Does Necessity Need An Explanation?
Today, I am blogging about need. I don’t actually need to do this. But I want to. Because when it comes to the word need, I have an ironic response to it. I have blogged previously about need as an aspect of communication itself, as it is reflected in the style of a person’s communication. But I also think of a line from the movie Broadcast News, in which Albert Brooke’s character, in a phone call, says to Holly Hunter’s character, “Wouldn’t it be great if desperate and needy were a turn-on?” So when I hear someone telling me about a need, it’s accurate that I experience a bit of inner turning away from it. Turning away is the opposite to my typical response when observing a need, in which case I may feel compelled to respond to it.
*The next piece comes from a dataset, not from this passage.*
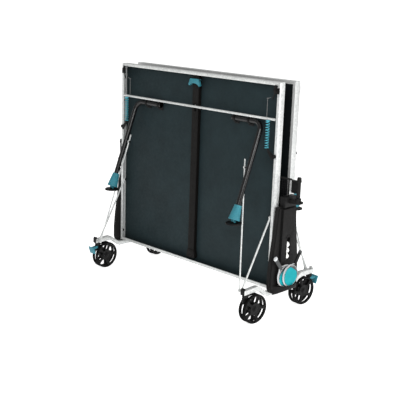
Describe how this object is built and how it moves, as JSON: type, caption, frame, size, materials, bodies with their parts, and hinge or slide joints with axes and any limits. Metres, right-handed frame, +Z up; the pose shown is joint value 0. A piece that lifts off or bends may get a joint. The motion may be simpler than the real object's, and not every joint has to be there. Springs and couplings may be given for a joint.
{
  "type": "folding table tennis table",
  "caption": "Folding table tennis table on twin-wheel casters, shown folded upright for storage, with side modules for balls and bats and a raised net.",
  "frame": {"origin": "on the floor under the middle of the table, midway between the folded halves", "axes": "+X across the 1.525 m width of the boards, +Y from the near half to the far half, +Z up"},
  "size_m": [1.83, 0.8048, 1.562],
  "materials": {
    "galvanised": "hot-dip galvanised steel with a fine spangle",
    "slate_laminate": "satin resin laminate with white border lines on the playing face",
    "brace_steel": "dark brown-black powder coat",
    "black_plastic": "moulded black nylon, fine grain",
    "charcoal_plastic": "moulded charcoal plastic, fine texture",
    "black_steel": "black satin powder coat",
    "turquoise_plastic": "satin turquoise moulding",
    "spring_coating": "turquoise coated spring wire",
    "wheel_rubber": "black moulded wheel with a soft tread",
    "net_mesh": "black knotted mesh with a woven top tape",
    "ball_plastic": "matte white celluloid-free plastic",
    "bat_rubber": "turquoise textured bat face with a pale edge band"
  },
  "bodies": {
    "chassis": {"base_frame": "galvanised", "beam_end_caps": "black_plastic", "module_left": "charcoal_plastic", "module_right": "charcoal_plastic", "net_brackets": "black_plastic", "bat_front": "bat_rubber", "bat_rear": "bat_rubber", "balls": "ball_plastic"},
    "net_frame": {"net_uprights": "black_plastic", "net": "net_mesh"},
    "caster_near_left": {"caster_fork_near_left": "black_plastic"},
    "wheel_near_left_outer": {"wheel_near_left_outer": "wheel_rubber"},
    "wheel_near_left_inner": {"wheel_near_left_inner": "wheel_rubber"},
    "pedal_near_left": {"brake_pedal_near_left": "turquoise_plastic"},
    "caster_near_right": {"caster_fork_near_right": "black_plastic"},
    "wheel_near_right_outer": {"wheel_near_right_outer": "wheel_rubber"},
    "wheel_near_right_inner": {"wheel_near_right_inner": "wheel_rubber"},
    "caster_far_left": {"caster_fork_far_left": "black_plastic"},
    "wheel_far_left_outer": {"wheel_far_left_outer": "wheel_rubber"},
    "wheel_far_left_inner": {"wheel_far_left_inner": "wheel_rubber"},
    "caster_far_right": {"caster_fork_far_right": "black_plastic"},
    "wheel_far_right_outer": {"wheel_far_right_outer": "wheel_rubber"},
    "wheel_far_right_inner": {"wheel_far_right_inner": "wheel_rubber"},
    "pedal_far_right": {"brake_pedal_far_right": "turquoise_plastic"},
    "near_carriage": {"near_guide_blocks": "black_plastic"},
    "near_top": {"near_panel": "slate_laminate", "near_aprons": "galvanised", "near_brace": "brace_steel", "near_brackets": "black_plastic", "near_springs": "spring_coating", "near_fasteners": "galvanised"},
    "near_release": {"near_release_bar": "galvanised"},
    "near_grip_lever": {"near_grip": "turquoise_plastic"},
    "near_leg_frame": {"near_legs": "black_steel"},
    "near_hook_left": {"near_latch_left": "black_plastic"},
    "near_foot_body_left": {"near_foot_left": "turquoise_plastic"},
    "near_pad_body_left": {"near_pad_left": "black_plastic"},
    "near_hook_right": {"near_latch_right": "black_plastic"},
    "near_foot_body_right": {"near_foot_right": "turquoise_plastic"},
    "near_pad_body_right": {"near_pad_right": "black_plastic"},
    "near_strut_pair": {"near_struts": "galvanised"},
    "near_rod_pair": {"near_control_rods": "galvanised"},
    "far_carriage": {"far_guide_blocks": "black_plastic"},
    "far_top": {"far_panel": "slate_laminate", "far_aprons": "galvanised", "far_brace": "brace_steel", "far_brackets": "black_plastic", "far_springs": "spring_coating", "far_fasteners": "galvanised"},
    "far_release": {"far_release_bar": "galvanised"},
    "far_grip_lever": {"far_grip": "turquoise_plastic"},
    "far_leg_frame": {"far_legs": "black_steel"},
    "far_hook_left": {"far_latch_left": "black_plastic"},
    "far_foot_body_left": {"far_foot_left": "turquoise_plastic"},
    "far_pad_body_left": {"far_pad_left": "black_plastic"},
    "far_hook_right": {"far_latch_right": "black_plastic"},
    "far_foot_body_right": {"far_foot_right": "turquoise_plastic"},
    "far_pad_body_right": {"far_pad_right": "black_plastic"},
    "far_strut_pair": {"far_struts": "galvanised"},
    "far_rod_pair": {"far_control_rods": "galvanised"}
  },
  "joints": [
    {"name": "net_height", "type": "slide", "parent": "chassis", "child": "net_frame", "axis": [0, 0, -1], "range_m": [0, 0.029]},
    {"name": "near_left_swivel", "type": "hinge", "parent": "chassis", "child": "caster_near_left", "pos_m": [-0.757, -0.335, 0.215], "axis": [0, 0, 1], "continuous": true},
    {"name": "near_left_outer_wheel_spin", "type": "hinge", "parent": "caster_near_left", "child": "wheel_near_left_outer", "pos_m": [-0.757, -0.265, 0.1], "axis": [1, 0, 0], "continuous": true},
    {"name": "near_left_inner_wheel_spin", "type": "hinge", "parent": "caster_near_left", "child": "wheel_near_left_inner", "pos_m": [-0.757, -0.265, 0.1], "axis": [1, 0, 0], "continuous": true},
    {"name": "near_left_brake", "type": "hinge", "parent": "caster_near_left", "child": "pedal_near_left", "pos_m": [-0.757, -0.347, 0.172], "axis": [1, 0, 0], "range_deg": [0, 10]},
    {"name": "near_right_swivel", "type": "hinge", "parent": "chassis", "child": "caster_near_right", "pos_m": [0.757, -0.335, 0.215], "axis": [0, 0, 1], "continuous": true},
    {"name": "near_right_outer_wheel_spin", "type": "hinge", "parent": "caster_near_right", "child": "wheel_near_right_outer", "pos_m": [0.76432, -0.26538, 0.1], "axis": [0.9945, -0.1045, 0], "continuous": true},
    {"name": "near_right_inner_wheel_spin", "type": "hinge", "parent": "caster_near_right", "child": "wheel_near_right_inner", "pos_m": [0.76432, -0.26538, 0.1], "axis": [0.9945, -0.1045, 0], "continuous": true},
    {"name": "far_left_swivel", "type": "hinge", "parent": "chassis", "child": "caster_far_left", "pos_m": [-0.757, 0.335, 0.215], "axis": [0, 0, 1], "continuous": true},
    {"name": "far_left_outer_wheel_spin", "type": "hinge", "parent": "caster_far_left", "child": "wheel_far_left_outer", "pos_m": [-0.74726, 0.26568, 0.1], "axis": [-0.9903, -0.1392, 0], "continuous": true},
    {"name": "far_left_inner_wheel_spin", "type": "hinge", "parent": "caster_far_left", "child": "wheel_far_left_inner", "pos_m": [-0.74726, 0.26568, 0.1], "axis": [-0.9903, -0.1392, 0], "continuous": true},
    {"name": "far_right_swivel", "type": "hinge", "parent": "chassis", "child": "caster_far_right", "pos_m": [0.757, 0.335, 0.215], "axis": [0, 0, 1], "continuous": true},
    {"name": "far_right_outer_wheel_spin", "type": "hinge", "parent": "caster_far_right", "child": "wheel_far_right_outer", "pos_m": [0.74968, 0.26538, 0.1], "axis": [-0.9945, 0.1045, 0], "continuous": true},
    {"name": "far_right_inner_wheel_spin", "type": "hinge", "parent": "caster_far_right", "child": "wheel_far_right_inner", "pos_m": [0.74968, 0.26538, 0.1], "axis": [-0.9945, 0.1045, 0], "continuous": true},
    {"name": "far_right_brake", "type": "hinge", "parent": "caster_far_right", "child": "pedal_far_right", "pos_m": [0.75825, 0.34693, 0.172], "axis": [-0.9945, 0.1045, 0], "range_deg": [0, 10]},
    {"name": "near_lift", "type": "slide", "parent": "chassis", "child": "near_carriage", "axis": [0, 0, 1], "range_m": [0, 0.468]},
    {"name": "near_fold", "type": "hinge", "parent": "near_carriage", "child": "near_top", "pos_m": [0, -0.082, 0.262], "axis": [1, 0, 0], "range_deg": [0, 90.01]},
    {"name": "near_leg_fold", "type": "hinge", "parent": "near_top", "child": "near_leg_frame", "pos_m": [0, -0.08, 1.29], "axis": [-1, 0, 0], "range_deg": [0, 69.11]},
    {"name": "near_strut_pivot", "type": "hinge", "parent": "near_top", "child": "near_strut_pair", "pos_m": [0, -0.093, 0.677], "axis": [-1, 0, 0], "range_deg": [0, 43.77]},
    {"name": "near_rod_pivot", "type": "hinge", "parent": "near_leg_frame", "child": "near_rod_pair", "pos_m": [0, -0.19059, 1.0004], "axis": [1, 0, 0], "range_deg": [0, 65.93]},
    {"name": "near_foot_left_screw", "type": "slide", "parent": "near_leg_frame", "child": "near_foot_body_left", "axis": [0, -0.3567, -0.9342], "range_m": [0, 0.044]},
    {"name": "near_foot_right_screw", "type": "slide", "parent": "near_leg_frame", "child": "near_foot_body_right", "axis": [0, -0.3567, -0.9342], "range_m": [0, 0.044]},
    {"name": "near_pad_left_tilt", "type": "hinge", "parent": "near_foot_body_left", "child": "near_pad_body_left", "pos_m": [0, -0.31687, 0.66969], "axis": [-1, 0, 0], "range_deg": [0, 20.91]},
    {"name": "near_pad_right_tilt", "type": "hinge", "parent": "near_foot_body_right", "child": "near_pad_body_right", "pos_m": [0, -0.31687, 0.66969], "axis": [-1, 0, 0], "range_deg": [0, 20.91]},
    {"name": "near_release", "type": "slide", "parent": "near_top", "child": "near_release", "axis": [0, 0, -1], "range_m": [0, 0.008], "stiffness_N_per_m": 2600, "springref_m": -0.02, "deforming": ["near_springs"]},
    {"name": "near_grip_squeeze", "type": "hinge", "parent": "near_top", "child": "near_grip_lever", "pos_m": [0, -0.092, 1.512], "axis": [-1, 0, 0], "range_deg": [0, 12.01]},
    {"name": "near_hook_left_swing", "type": "hinge", "parent": "near_top", "child": "near_hook_left", "pos_m": [-0.735, -0.1115, 1.507], "axis": [0, -1, 0], "range_deg": [0, 6.01]},
    {"name": "near_hook_right_swing", "type": "hinge", "parent": "near_top", "child": "near_hook_right", "pos_m": [0.735, -0.1115, 1.507], "axis": [0, 1, 0], "range_deg": [0, 6.01]},
    {"name": "far_lift", "type": "slide", "parent": "chassis", "child": "far_carriage", "axis": [0, 0, 1], "range_m": [0, 0.468]},
    {"name": "far_fold", "type": "hinge", "parent": "far_carriage", "child": "far_top", "pos_m": [0, 0.082, 0.262], "axis": [-1, 0, 0], "range_deg": [0, 90.01]},
    {"name": "far_leg_fold", "type": "hinge", "parent": "far_top", "child": "far_leg_frame", "pos_m": [0, 0.08, 1.29], "axis": [1, 0, 0], "range_deg": [0, 69.11]},
    {"name": "far_strut_pivot", "type": "hinge", "parent": "far_top", "child": "far_strut_pair", "pos_m": [0, 0.093, 0.677], "axis": [1, 0, 0], "range_deg": [0, 43.77]},
    {"name": "far_rod_pivot", "type": "hinge", "parent": "far_leg_frame", "child": "far_rod_pair", "pos_m": [0, 0.19059, 1.0004], "axis": [-1, 0, 0], "range_deg": [0, 65.93]},
    {"name": "far_foot_left_screw", "type": "slide", "parent": "far_leg_frame", "child": "far_foot_body_left", "axis": [0, 0.3567, -0.9342], "range_m": [0, 0.044]},
    {"name": "far_foot_right_screw", "type": "slide", "parent": "far_leg_frame", "child": "far_foot_body_right", "axis": [0, 0.3567, -0.9342], "range_m": [0, 0.044]},
    {"name": "far_pad_left_tilt", "type": "hinge", "parent": "far_foot_body_left", "child": "far_pad_body_left", "pos_m": [0, 0.31687, 0.66969], "axis": [1, 0, 0], "range_deg": [0, 20.91]},
    {"name": "far_pad_right_tilt", "type": "hinge", "parent": "far_foot_body_right", "child": "far_pad_body_right", "pos_m": [0, 0.31687, 0.66969], "axis": [1, 0, 0], "range_deg": [0, 20.91]},
    {"name": "far_release", "type": "slide", "parent": "far_top", "child": "far_release", "axis": [0, 0, -1], "range_m": [0, 0.008], "stiffness_N_per_m": 2600, "springref_m": -0.02, "deforming": ["far_springs"]},
    {"name": "far_grip_squeeze", "type": "hinge", "parent": "far_top", "child": "far_grip_lever", "pos_m": [0, 0.092, 1.512], "axis": [1, 0, 0], "range_deg": [0, 12.01]},
    {"name": "far_hook_right_swing", "type": "hinge", "parent": "far_top", "child": "far_hook_right", "pos_m": [0.735, 0.1115, 1.507], "axis": [0, 1, 0], "range_deg": [0, 6.01]},
    {"name": "far_hook_left_swing", "type": "hinge", "parent": "far_top", "child": "far_hook_left", "pos_m": [-0.735, 0.1115, 1.507], "axis": [0, -1, 0], "range_deg": [0, 6.01]}
  ],
  "couplings": [
    {"joint": "near_fold", "follows": "near_lift", "rad_per_m": 3.3564},
    {"joint": "near_leg_fold", "follows": "near_lift", "rad_per_m": 2.577},
    {"joint": "near_strut_pivot", "follows": "near_lift", "rad_per_m": 1.6318},
    {"joint": "near_rod_pivot", "follows": "near_lift", "rad_per_m": 2.4584},
    {"joint": "near_pad_left_tilt", "follows": "near_lift", "rad_per_m": 0.77943},
    {"joint": "near_pad_right_tilt", "follows": "near_lift", "rad_per_m": 0.77943},
    {"joint": "near_grip_squeeze", "follows": "near_release", "rad_per_m": 26.18},
    {"joint": "near_hook_left_swing", "follows": "near_release", "rad_per_m": 13.09},
    {"joint": "near_hook_right_swing", "follows": "near_release", "rad_per_m": 13.09},
    {"joint": "far_fold", "follows": "far_lift", "rad_per_m": 3.3564},
    {"joint": "far_leg_fold", "follows": "far_lift", "rad_per_m": 2.577},
    {"joint": "far_strut_pivot", "follows": "far_lift", "rad_per_m": 1.6318},
    {"joint": "far_rod_pivot", "follows": "far_lift", "rad_per_m": 2.4584},
    {"joint": "far_pad_left_tilt", "follows": "far_lift", "rad_per_m": 0.77943},
    {"joint": "far_pad_right_tilt", "follows": "far_lift", "rad_per_m": 0.77943},
    {"joint": "far_grip_squeeze", "follows": "far_release", "rad_per_m": 26.18},
    {"joint": "far_hook_right_swing", "follows": "far_release", "rad_per_m": 13.09},
    {"joint": "far_hook_left_swing", "follows": "far_release", "rad_per_m": 13.09}
  ]
}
Here’s the thing. You don’t need to leave comments on all my articles, do you? I want you to leave comments and feedback on the blog. And you might want to (which is awesome!) but you don’t need to do so. You need food, shelter, security, a sense of personal esteem and fulfillment, and a few other things that there’s no pressing need to say aloud here. But if and when you leave a comment, it is because you want to do so. I make a clean distinction between want and need, between motivation and necessity.
Students of NLP learn about the Modal Operators, an interesting construct about a class of language that indicates a frame of mind. Modal Operators, in the classic NLP model, come in two flavors. Necessity and Possibility. I’m a fan for possibility, because it leads to creativity, whereas necessity leads to a narrowing of focus. In communication, if I tell someone what they need to do, I run the risk of them having the experience of cognitive dissonance, which complicates rather than simplifies my efforts at communication.
I don’t need you to understand what I just wrote. But I want you to understand. I would enjoy knowing that you understand it, and am eager to hear your understanding of it!!
If you feel a need to comment, I’ll not turn away. In fact, I’ll be thrilled! How do you respond to ‘need?’